How can resource allocation and planning create efficiencies?
Sometimes CIOs launch multiple projects without considering the availability of critical resources, so employees struggle to balance conflicting priorities as project managers haggle for their services. Consider projected completion dates and the number of projects in the queue when evaluating the availability of shared resources as well as the organization’s overall capacity to handle a large portfolio. Help project managers avoid conflict and optimize scarce resources by providing benchmarks or a decision template that spells out the company’s priorities and the best way to schedule and allocate shared resources in various situations.
How does resource scheduling fit in?
Team members have to refocus and get their bearings each time they switch assignments, which impacts productivity and may ultimately delay the project portfolio. Executives should consider these challenges when scheduling shared resources and provide training in time management and multitasking to enhance their basic competencies. It’s important to control costs by leveraging the cost of human capital, but, at some point, over-scheduling critical resources becomes counter-productive.
Should project managers consider project interdependencies?
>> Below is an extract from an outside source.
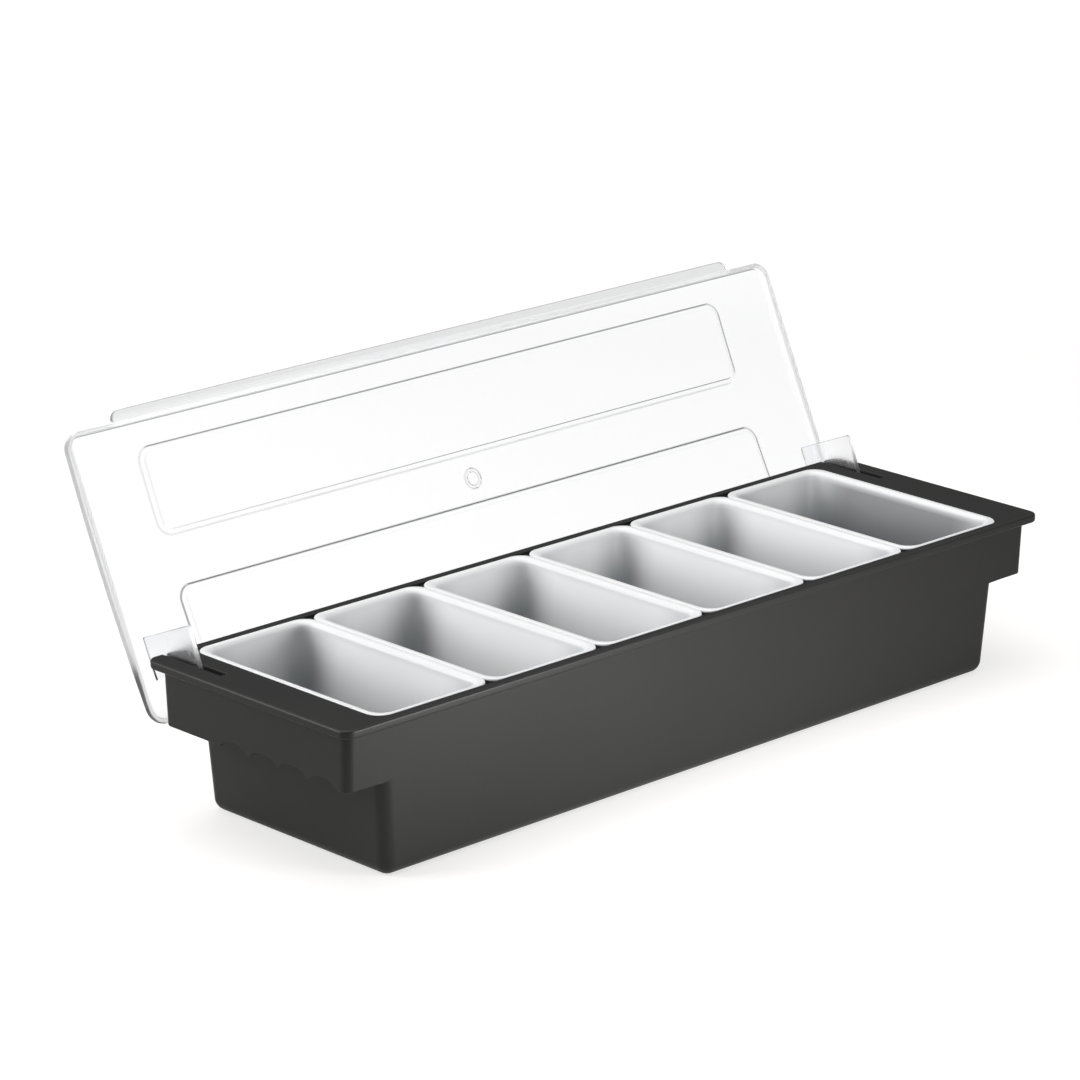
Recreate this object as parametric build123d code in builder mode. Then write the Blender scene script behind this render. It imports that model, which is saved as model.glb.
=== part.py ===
from build123d import *
import math
import os

# Bar garnish tray: a moulded tray, six lift-out inserts and a clear lid that opens behind it.
# Millimetres. X runs along the tray, Y to its rear and Z up from the middle of the underside.
# The lid stands open, as it is used; its closed place is worked out beside it.

# Tray
tray_length = 500.0
tray_width = 148.0
tray_height = 85.0
tray_wall = 2.2
floor_thickness = 2.6
end_ledge = 25.6
end_draft = 6.4
side_draft = 3.5
body_edge_radius = 7.0
ledge_thickness = 3.0

# Rim: a flat flange with a turned-down lip
rim_overhang = 5.0
rim_depth = 4.7
rim_lip = 1.9
rim_corner_radius = 6.0
rim_edge_radius = 1.3

# End skirts with their finger recesses
skirt_depth = 34.0
skirt_draft = 0.6
skirt_corner_radius = 5.0
finger_count = 4
finger_pitch = 21.5
finger_rise = 4.45
finger_row_center = -18.0
finger_cusp_radius = 1.2

# Inserts
insert_count = 6
insert_lap = 0.6
insert_gap = 0.3
insert_wall = 1.8
insert_rim_thickness = 1.8
insert_rim_radius = 9.0
insert_floor_gap = 4.4
insert_corner_radius = 9.0
insert_floor_chamfer = 4.0
rebate_clearance = 0.3
rebate_strip = 5.15
wall_clearance = 0.35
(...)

Certainly executives want to maximize the savings from working on several interdependent projects and select ventures that maximize investments. To achieve this important objective, the CIO should provide guidelines to help project managers select interdependent projects from a bank of possibilities, since their priorities and schedules could change as projects are added or removed from the process. Project managers should evaluate several criteria when making their selections, including the project’s benefits, available resources and technical synergies.